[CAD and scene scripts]
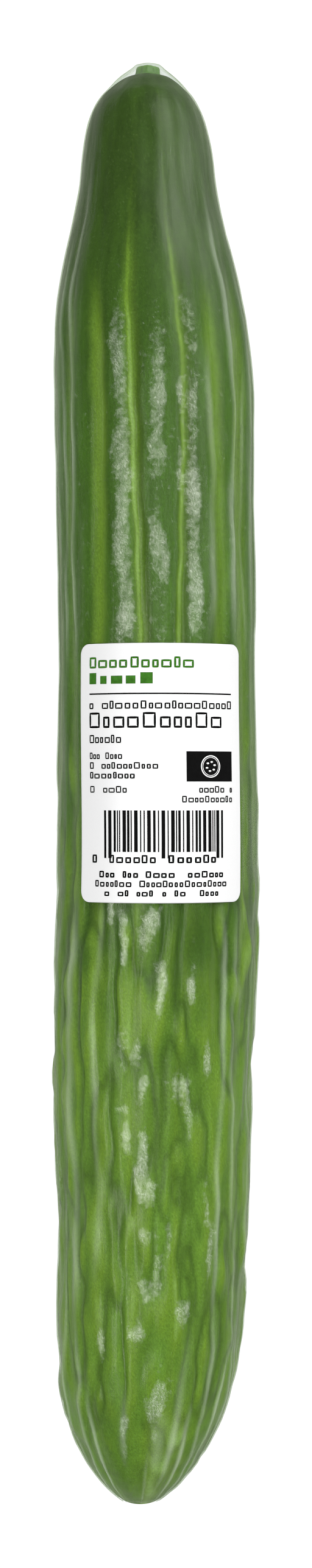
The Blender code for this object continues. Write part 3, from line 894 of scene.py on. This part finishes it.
def block_row_tree():
    """A node tree that sets filled or hollow boxes of random width side by side."""
    tree = bpy.data.node_groups.new("row of printed boxes", "GeometryNodeTree")
    add = partial(add_node, tree)
    kinds = {int: "NodeSocketInt", float: "NodeSocketFloat", bool: "NodeSocketBool"}
    sockets = {}
    for name, default in {
        "Blocks": 30, "Step": 0.27, "Narrowest Block": 1, "Widest Block": 3, "Narrowest Gap": 1,
        "Widest Gap": 2, "Height": 8.5, "Tall Height": 9.8, "Tall Every": 14, "Tall Run": 2,
        "Tall Shift": -0.5, "Blank Share": 0.0, "Hollow": False, "Stroke": 0.2,
        "Ink Thickness": INK_THICKNESS, "Ink": None, "Seed": 0,
    }.items():
        kind = kinds.get(type(default), "NodeSocketMaterial")
        item = tree.interface.new_socket(name, in_out="INPUT", socket_type=kind)
        if default is not None:
            item.default_value = default
        sockets[name] = item.identifier
    tree.interface.new_socket("Geometry", in_out="OUTPUT", socket_type="NodeSocketGeometry")
    given = add("NodeGroupInput").outputs
    seeds = [add("ShaderNodeMath", (given["Seed"], apart), operation="ADD")
             for apart in (0.0, 100.0, 200.0)]
    block, gap = (
        add("FunctionNodeRandomValue", {
            "Min": given["Narrowest " + kind], "Max": given["Widest " + kind], "Seed": seed,
        }, data_type="INT") for kind, seed in zip(("Block", "Gap"), seeds))
    drawn = add("FunctionNodeRandomValue", {"Min": 0.0, "Max": 1.0, "Seed": seeds[2]})
    shown = add("FunctionNodeCompare", (drawn, given["Blank Share"]), operation="GREATER_EQUAL")
    width = add("ShaderNodeMath", (block, given["Step"]), operation="MULTIPLY")
    pitch = add("ShaderNodeMath", (gap, given["Step"], width), operation="MULTIPLY_ADD")
    before = add("GeometryNodeAccumulateField", {"Value": pitch}).outputs["Trailing"]
    middle = add("ShaderNodeMath", (width, 0.5, before), operation="MULTIPLY_ADD")
    index = add("GeometryNodeInputIndex")
    turn = add("ShaderNodeMath", (index, given["Tall Every"]), operation="MODULO")
    tall = add("ShaderNodeMath", (turn, given["Tall Run"]), operation="LESS_THAN")
    extra = add("ShaderNodeMath", (given["Tall Height"], given["Height"]), operation="SUBTRACT")
    extra = add("ShaderNodeMath", (extra, tall), operation="MULTIPLY")
    height = add("ShaderNodeMath", (given["Height"], extra), operation="ADD")
    rise = add("ShaderNodeMath", (extra, given["Tall Shift"]), operation="MULTIPLY")
    place = add("ShaderNodeCombineXYZ", (middle, rise))
    line = add("GeometryNodeMeshLine", {"Count": given["Blocks"], "Offset": (0, 0, 0)})
    points = add("GeometryNodeSetPosition", {"Geometry": line, "Position": place})
    # Hollow boxes are outlines of the same size, less one stroke
    stroke, ink = given["Stroke"], given["Ink Thickness"]
    inner = [add("ShaderNodeMath", (side, stroke), operation="SUBTRACT")
             for side in (width, height)]
    size = add("ShaderNodeCombineXYZ", (width, height, ink))
    inner_size = add("ShaderNodeCombineXYZ", (*inner, 1.0))
    cube = add("GeometryNodeMeshCube", {"Size": (1, 1, 1), "Vertices X": 3, "Vertices Y": 5})
    square = add("GeometryNodeCurvePrimitiveQuadrilateral", {"Width": 1.0, "Height": 1.0})
    square = add("GeometryNodeSubdivideCurve", {"Curve": square, "Cuts": 3})
    rows = []
    for shape, scale in ((cube, size), (square, inner_size)):
        row = add("GeometryNodeInstanceOnPoints", {
            "Points": points, "Selection": shown, "Instance": shape, "Scale": scale})
        rows.append(add("GeometryNodeRealizeInstances", {"Geometry": row}))
    mitred = add("ShaderNodeMath", (stroke, math.sqrt(2)), operation="MULTIPLY")
    section = add("GeometryNodeCurvePrimitiveQuadrilateral", {"Width": mitred, "Height": ink})
    hollow = add("GeometryNodeCurveToMesh", {"Curve": rows[1], "Profile Curve": section})
    real = add("GeometryNodeSwitch", {
        "Switch": given["Hollow"], "False": rows[0], "True": hollow}, input_type="GEOMETRY")
    inked = add("GeometryNodeSetMaterial", {"Geometry": real, "Material": given["Ink"]})
    add("NodeGroupOutput", {"Geometry": inked})
    return tree, sockets


def block_row(tree, sockets, values, left, right, middle):
    """One row of blocks as a bmesh in mm, stretched between its left and right edge."""
    holder = new_object("row of blocks", bpy.data.meshes.new("row of blocks"))
    maker = holder.modifiers.new("blocks", "NODES")
    maker.node_group = tree
    for name, value in values.items():
        maker[sockets[name]] = value
    apply_modifiers(holder)
    bm = bmesh.new()
    bm.from_mesh(holder.data)
    low, high = min(v.co.x for v in bm.verts), max(v.co.x for v in bm.verts)
    for vertex in bm.verts:
        vertex.co.x = left + (vertex.co.x - low) / (high - low) * (right - left)
        vertex.co.y += middle
    bpy.data.objects.remove(holder, do_unlink=True)
    return bm


def printed_plate(left, right, bottom, top):
    """A solid printed bar as a bmesh in mm, cut every 0.5 mm to bend."""
    bm = bmesh.new()
    bmesh.ops.create_cube(bm, size=1.0)
    for vertex in bm.verts:
        vertex.co.x = left + (vertex.co.x + 0.5) * (right - left)
        vertex.co.y = bottom + (vertex.co.y + 0.5) * (top - bottom)
        vertex.co.z *= INK_THICKNESS
    long_edges = [e for e in bm.edges if abs(e.verts[0].co.x - e.verts[1].co.x) > 1e-6]
    cuts = max(int((right - left) / 0.5), 1)
    bmesh.ops.subdivide_edges(bm, edges=long_edges, cuts=cuts, use_grid_fill=False)
    return bm


def ring_of_ink(radius, width, middle, sides=48, squash=1.0):
    """A flat ring as a bmesh in mm."""
    bm = bmesh.new()
    loops = []
    for k in range(sides):
        a = 2 * math.pi * k / sides
        loops.append([
            bm.verts.new((middle[0] + r * math.cos(a), middle[1] + squash * r * math.sin(a), z))
            for r in (radius - width, radius) for z in (-INK_THICKNESS / 2, INK_THICKNESS / 2)])
    for one, two in zip(loops, loops[1:] + loops[:1]):
        for a, b in ((0, 1), (1, 3), (3, 2), (2, 0)):
            bm.faces.new((one[a], one[b], two[b], two[a]))
    return bm


def bend_onto_label(parts, name, material, lift):
    """Joins flat printed parts in mm and bends them onto the label's face."""
    joined = bmesh.new()
    for part in parts:
        piece = bpy.data.meshes.new("part")
        part.to_mesh(piece)
        part.free()
        joined.from_mesh(piece)
        bpy.data.meshes.remove(piece)
    mesh = bpy.data.meshes.new(name)
    joined.to_mesh(mesh)
    joined.free()
    flat = np.empty(len(mesh.vertices) * 3)
    mesh.vertices.foreach_get("co", flat)
    flat = flat.reshape(-1, 3)
    bent = on_label(flat[:, 0], flat[:, 1], flat[:, 2] + lift)
    mesh.vertices.foreach_set("co", bent.ravel())
    mesh.update()
    face_outwards(mesh)
    printed = new_object(name, mesh, material)
    printed.data.shade_flat()
    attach(printed, "root")


class CUCUMBER_OT_add_print(bpy.types.Operator):
    """Adds the label's plain print: blocks in place of words, a barcode and a slice sign"""

    bl_idname = "cucumber.add_print"
    bl_label = "Label Print"

    def execute(self, context):
        settings = context.scene.cucumber_label
        black = made_of("thermal ink, black", printing_ink, settings.black_ink)
        green = made_of("flexo ink, green", printing_ink, settings.green_ink)
        white = made_of("flexo ink, white", printing_ink, settings.paper)
        tree, sockets = block_row_tree()
        lift = settings.thickness / MM + INK_THICKNESS
        bars = block_row(tree, sockets, {"Ink": black, "Seed": 5}, -12.4, 13.4, -11.9)
        parts = [bars, *(printed_plate(*plate) for plate in PLATES)]
        for rows, ink, name in ((BLACK_ROWS, black, "print_black"),
                                (GREEN_ROWS, green, "print_green")):
            for count, left, right, bottom, top, blank, stroke, seed in rows:
                tall = top - bottom
                # Every fourth box is as tall as the row, and the others stop short of its top
                parts.append(block_row(tree, sockets, {
                    "Blocks": count, "Step": (right - left) / (12 * count),
                    "Narrowest Block": 6, "Widest Block": 11, "Narrowest Gap": 3,
                    "Widest Gap": 4, "Height": tall * 0.72, "Tall Height": float(tall),
                    "Tall Every": 4, "Tall Run": 1, "Tall Shift": 0.5,
                    "Blank Share": float(blank), "Hollow": stroke > 0,
                    "Stroke": float(stroke), "Ink": ink, "Seed": seed,
                }, left, right, bottom + tall * 0.36))
            bend_onto_label(parts, name, ink, lift)
            parts = []
        # A cucumber slice: its rind, a thin ring in it, and six seeds
        x, y = SIGN_MIDDLE
        sign = [ring_of_ink(2.3, 0.22, SIGN_MIDDLE), ring_of_ink(1.9, 0.1, SIGN_MIDDLE)]
        for k in range(6):
            a = math.pi / 3 * k + 0.3
            seed_place = (x + 0.95 * math.cos(a), y + 0.95 * math.sin(a))
            sign.append(ring_of_ink(0.3, 0.27, seed_place, sides=16, squash=0.6))
        bend_onto_label(sign, "print_slice_sign", white, lift + INK_THICKNESS + 0.004)
        return {"FINISHED"}


class CUCUMBER_OT_add_studio(bpy.types.Operator):
    """Adds the white table, the soft lights and the camera straight above"""

    bl_idname = "cucumber.add_studio"
    bl_label = "Studio"

    def execute(self, context):
        scene, settings = context.scene, context.scene.cucumber_studio
        half, below = 1.6, -0.1 * MM
        corners = [(x * half, y * half, below) for x, y in ((-1, -1), (1, -1), (1, 1), (-1, 1))]
        mesh = new_mesh("table", corners, [(0, 1, 2, 3)])
        new_object("table", mesh, made_of("acrylic table, back-lit", white_table))
        for name, energy, place, target, size in (
            ("overhead light", settings.overhead, (0.02, 0.02, 0.95), (0.02, 0.02, 0), (0.3, 0.5)),
            ("left light", settings.left, (-0.4, -0.12, 0.6), (0, -0.05, 0), (0.55, 0.2)),
            ("right light", settings.right, (0.4, 0.2, 0.54), (0, 0.06, 0), (0.4, 0.15)),
            ("stem end light", settings.side, (0.62, 0.55, 0.5), (0, 0.1, 0), (1.1, 0.6)),
            ("right strip", settings.strip, (0.75, -0.1, 0.45), (0, 0, 0), (1.0, 0.1)),
        ):
            lamp = bpy.data.lights.new(name, "AREA")
            lamp.shape = "RECTANGLE"
            lamp.size, lamp.size_y = size
            lamp.energy = energy
            light = new_object(name, lamp)
            light.location = place
            aim = Vector(target) - Vector(place)
            light.rotation_euler = aim.to_track_quat("-Z", "Y").to_euler()
        scene.world = bpy.data.worlds.new("studio")
        scene.world.use_nodes = True
        sky = scene.world.node_tree.nodes["Background"].inputs
        sky["Color"].default_value = WHITE
        sky["Strength"].default_value = settings.sky
        scene.view_settings.view_transform = "Standard"
        eye = bpy.data.cameras.new("camera")
        eye.sensor_width = 36
        eye.lens = eye.sensor_width * settings.camera_distance / settings.view_length
        eye.clip_start, eye.clip_end = 0.01, 20
        scene.camera = new_object("camera", eye)
        scene.camera.location = (0, 0, settings.camera_distance + AXIS_HEIGHT * MM)
        return {"FINISHED"}


OPERATORS = (
    CUCUMBER_OT_add_fruit, CUCUMBER_OT_add_stem, CUCUMBER_OT_add_film, CUCUMBER_OT_add_label,
    CUCUMBER_OT_add_print, CUCUMBER_OT_add_studio,
)
SETTINGS = {
    "cucumber_skin": SkinSettings, "cucumber_stem": StemSettings, "cucumber_film": FilmSettings,
    "cucumber_label": LabelSettings, "cucumber_studio": StudioSettings,
}


class CUCUMBER_PT_builder(bpy.types.Panel):
    bl_idname = "CUCUMBER_PT_builder"
    bl_label = "Shrink-wrapped Cucumber"
    bl_space_type = "VIEW_3D"
    bl_region_type = "UI"
    bl_category = "Cucumber"

    def draw(self, context):
        for name, group in SETTINGS.items():
            box = self.layout.box()
            for prop in group.__annotations__:
                box.prop(getattr(context.scene, name), prop)
        for operator in OPERATORS:
            self.layout.operator(operator.bl_idname)


CLASSES = (*SETTINGS.values(), *OPERATORS, CUCUMBER_PT_builder)


def register():
    for item in CLASSES:
        bpy.utils.register_class(item)
    for name, group in SETTINGS.items():
        setattr(bpy.types.Scene, name, PointerProperty(type=group))


def unregister():
    for name in SETTINGS:
        delattr(bpy.types.Scene, name)
    for item in reversed(CLASSES):
        bpy.utils.unregister_class(item)


def main():
    register()
    bpy.ops.cucumber.add_fruit()
    bpy.ops.cucumber.add_stem()
    bpy.ops.cucumber.add_film()
    bpy.ops.cucumber.add_label()
    bpy.ops.cucumber.add_print()
    bpy.ops.cucumber.add_studio()


if __name__ == "__main__":
    main()
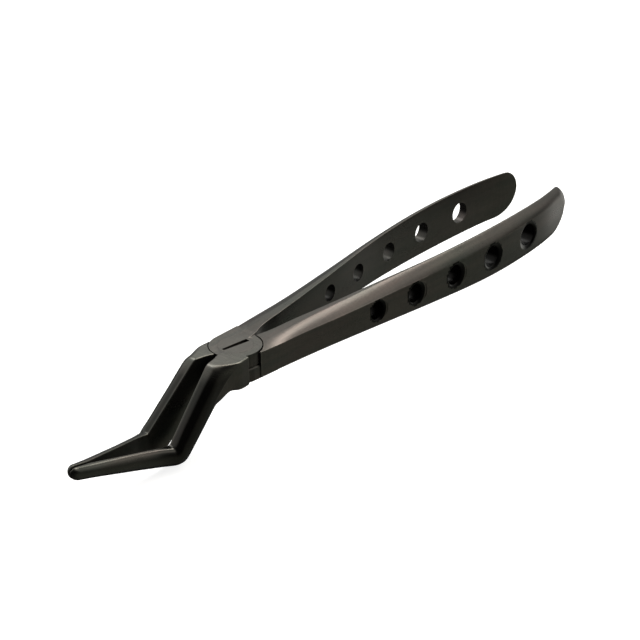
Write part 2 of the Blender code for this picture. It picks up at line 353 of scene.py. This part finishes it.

== What the task requires ==
Copy out every line with the word "Blender".

== Reply to the exercise ==
The Blender code for this object continues. Write part 3, from line 894 of scene.py on. This part finishes it.
Write part 2 of the Blender code for this picture. It picks up at line 353 of scene.py. This part finishes it.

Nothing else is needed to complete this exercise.